Ouve-se “o governo está
acabado” desde 2011, com variações de intensidade consoante a indignação do
dia, esta, por vezes, promovida a indignação da semana. O desporto nacional é a
indignação, transpondo-se consoante as circunstâncias para actividades como o
futebol, reality shows televisivos, acção governativa e
política europeia. Governos, na voz do indignado, duram tanto como o dirigente
do clube ou o como o intervalo entre “chicotadas psicológicas”. Nada disto é
real: o governo não está acabado nem a substituição de treinador faz mais que
acalmar os ânimos até à derrota consequente ao fim do período de graça; o que
está acabado é o regime socialista e isto aplica-se a este ou a qualquer outro
governo.
Cortes nas pensões de
sobrevivência, independentemente da justiça da medida (ou sua ausência),
deveriam ser suficientes para despertar os últimos incautos da
ingovernabilidade do regime, já que é disso que afinal se trata; quando falamos
de governos falamos da maior ou menor eficácia em adiar sucessivamente o
colapso do regime socialista. Este governo também é culpado disso, como todos o
foram, como o próximo também será, a julgar pelas “alternativas”, incluindo as
vozes divergentes dos partidos que suportam o governo.

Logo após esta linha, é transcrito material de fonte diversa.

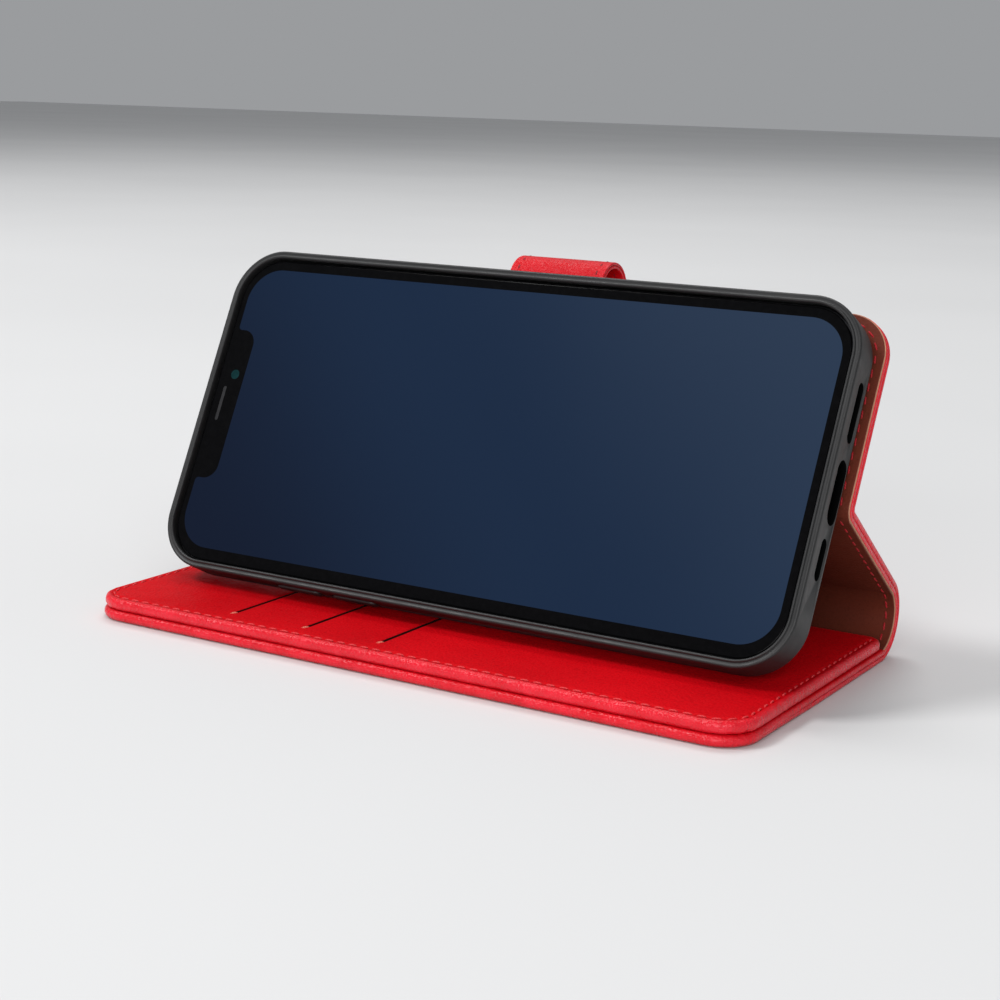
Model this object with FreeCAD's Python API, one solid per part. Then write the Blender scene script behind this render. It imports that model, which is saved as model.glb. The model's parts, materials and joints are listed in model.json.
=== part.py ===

Fechar a RTP permite não cortar pensões de sobrevivência mas, pá, a RTP é
nossa, pá. Reduzir salários da função pública permite não cortar estas pensões
mas, pá, é inconstitucional; a TAP podia ir e mantinham-se as pensões de
sobrevivência mas, pá, a TAP é nossa; os bombeiros, a maternidade lisboeta, o
salário mínimo, o rendimento mínimo, a rotunda do bi-Marquês, o túnel do Marão,
o campeonato ibérico de futebol e a inconstitucionalidade constante da
contabilidade, isso é tudo nosso. Os Magalhães, as festas da Parque Escolar e
os candeeiros Siza… Bolas, até a PT e a Oi são nossas, pá, “eles” não fazem
nada por nós, pá.
Ainda há uns meses havia quem
propusesse um TGV para “não ficarmos fora da rede internacional de
transportes”, com todo o sucesso que ideias como auto-estradas sem custos para
o utilizador originou para quem, agora, não quer cortes nas pensões de
sobrevivência. Até um acordo ortográfico foi necessário, pá, para a gente
evoluir, pá, no caminho certo do bem e essas coisas lindas.
É preciso isto, é preciso
aquilo, eles têm que, eles devem, eles tiram-nos, eles roubam… O regime acabou,
está à vista de qualquer um que, mesmo na melhor da trauliteirice, não tem mais
a oferecer que o dinheiro dos outros, seja da Alemanha, seja dos banqueiros
(mas sem cortes nos depósitos, naturalmente), seja do Pai Natal que permita
manter pensões e evitar incêndios enquanto premeia o “mérito”, vulgo boy mas
com outra designação, mais politicamente correcta, enfim, a de um regime de
enganos, dívidas e insustentabilidade crescente.
Cortes nas pensões de
sobrevivência são óptimos: permitem ajudar a manter a TAP, a RTP e, quem sabe,
até opinar sobre a sede da PT. Permitem manter a MAC e até contratar mais
professores e pessoal auxiliar, mas nunca a 40 horas semanais, nunca, que isso,
isso é um retrocesso no grande avanço civilizacional. Não é exactamente isso
que querem? Manter o que é nosso? Guardar as jóias da família? E as crianças
que nascem em ambulâncias, pá? São netos de alguém, pá. Onde está a
solidariedade inter-geracional de 2º grau?
Enquanto não souberem o que
querem, enquanto quiserem tudo, terão sempre a indignação do dia – a que por
vezes chega a indignação da semana – para se entreterem. Podem não querer fazer
os cortes, é uma possibilidade teórica. Nesse caso, os cortes fazem-se a vocês.